On Wednesday June 28th, I made my way up to Bristol University's Arts and Social Sciences Library for Bristol Feminist Archive South Collective Annotation / Archival Discovery Workshop. The session was one of two led by DM Withers, and focused on the themes of Immigration, Asylum and Anti-deportation Activism. The last time I’d been in this building was over 20 years ago, to research my undergraduate dissertation. A small group of ten or so participants trickled into the Special Collections room, laid out with a large central table and chairs. On the table were five or six small piles of archival material and places for each participant, set with an agenda for the afternoon and sharp pencil.

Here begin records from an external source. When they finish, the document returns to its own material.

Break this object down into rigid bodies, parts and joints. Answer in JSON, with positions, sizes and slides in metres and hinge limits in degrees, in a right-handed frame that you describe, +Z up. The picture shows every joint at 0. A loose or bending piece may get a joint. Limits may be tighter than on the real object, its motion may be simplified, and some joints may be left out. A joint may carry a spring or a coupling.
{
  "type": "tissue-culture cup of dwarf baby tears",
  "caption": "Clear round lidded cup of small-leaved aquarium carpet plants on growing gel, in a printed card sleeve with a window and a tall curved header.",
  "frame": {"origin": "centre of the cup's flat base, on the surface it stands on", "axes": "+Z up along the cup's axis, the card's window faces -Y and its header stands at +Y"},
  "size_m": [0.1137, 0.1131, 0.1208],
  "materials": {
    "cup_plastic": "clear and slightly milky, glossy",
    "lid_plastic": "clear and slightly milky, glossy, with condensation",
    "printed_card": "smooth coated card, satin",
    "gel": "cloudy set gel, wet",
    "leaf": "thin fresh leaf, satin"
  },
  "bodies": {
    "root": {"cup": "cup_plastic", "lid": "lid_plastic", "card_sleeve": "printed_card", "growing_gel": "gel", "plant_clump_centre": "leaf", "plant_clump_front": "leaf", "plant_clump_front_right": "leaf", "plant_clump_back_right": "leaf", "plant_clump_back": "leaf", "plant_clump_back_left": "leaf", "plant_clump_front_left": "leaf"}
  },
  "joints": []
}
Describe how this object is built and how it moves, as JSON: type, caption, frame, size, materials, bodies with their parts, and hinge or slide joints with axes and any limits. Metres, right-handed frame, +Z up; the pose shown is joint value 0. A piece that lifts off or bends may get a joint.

Feminist Archive South Website

After introductions, including a demonstration on how to drink water around archival material, DM laid out some of the context around the Feminist Archive South, and what we were going to do during the workshop. We were taken on a thrilling, whirl wind tour of some the issues that digitally re:imagining an archive can open up. These included; women centred classification systems, some dangers or difficulties of digital technology, intervening in the architecture of digital archival infrastructures, data and meta data, the semantic web, the value and connections between thinking and handwriting and so on. We then turned our attention to the neat piles of flyers, pamphlets and newspapers from the Feminist Archive South’s topic box ‘Immigration, Asylum and Anti-deportation Activism’. They were tantalisingly stacked neatly in the centre of the table.

Photocredit - D-M Withers

DM invited us to choose a piece of archive material and describe it using Dublin Core 1995. We were asked to hand write fifteen meta data elements for each item, with pencil and paper. The first thing I chose was Outwrite, a women’s newspaper from the 80’s. I wasn’t sure how to apply the data elements to an entire paper; this was my archival experience after all. A kindly neighbour suggested I work with a small, perhaps simpler piece. I chose to describe two flyers by LESPOP.

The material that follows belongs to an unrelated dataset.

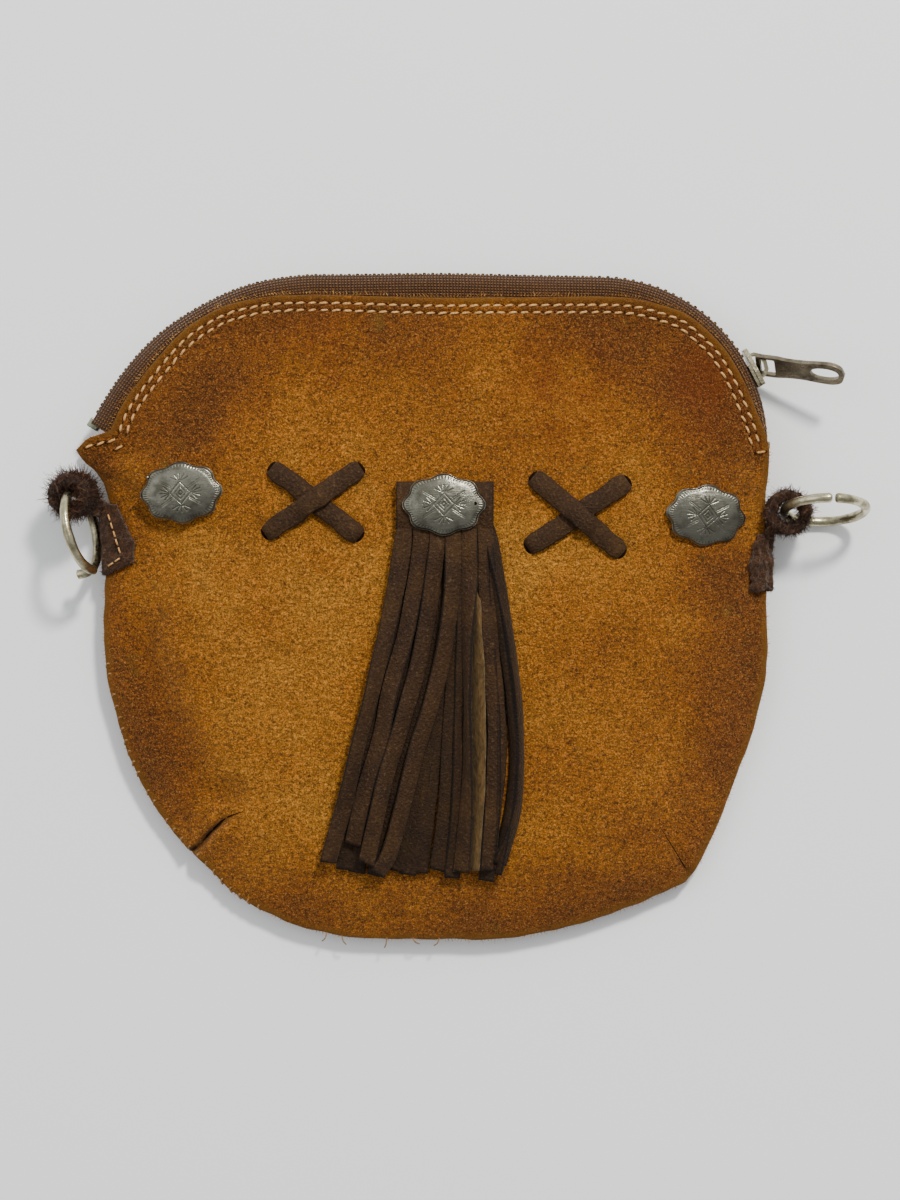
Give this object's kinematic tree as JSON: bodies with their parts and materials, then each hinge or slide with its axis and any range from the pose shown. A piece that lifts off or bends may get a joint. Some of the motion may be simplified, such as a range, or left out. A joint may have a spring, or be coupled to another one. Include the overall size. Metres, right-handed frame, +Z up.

All at once, each item from that topic box, became a piece of patchwork material, that had the potential to be described in any number of ways and contain an unknown array of intensely personal resonances and associations. After working by ourselves, most people in the group shared their descriptions. This amplified the complexities and magnitude of the task of digitising the Feminist Archive South. Each piece of archive material is quite different in content, size, shape and form, and must be carefully analysed, in order to hand sew it into place within the archive, through giving it; a title, creator, subject, description, publisher, contributor, date, type, format, identifier, source, language, relation, coverage and rights. Each piece needs to be carefully positioned in relation to other pieces. Eventually this information will be threaded together on the world wide web, to create a large, open ended quilt of meta data. The experience of describing the archival material was mesmeric, repetitious, labour intensive and relational. It is women’s work. The act if archiving, became for me, a hand-made act, an act from the body and an act of making herstories visible. Like my mother’s quilt, we risk never seeing these stories if we don’t attend to them.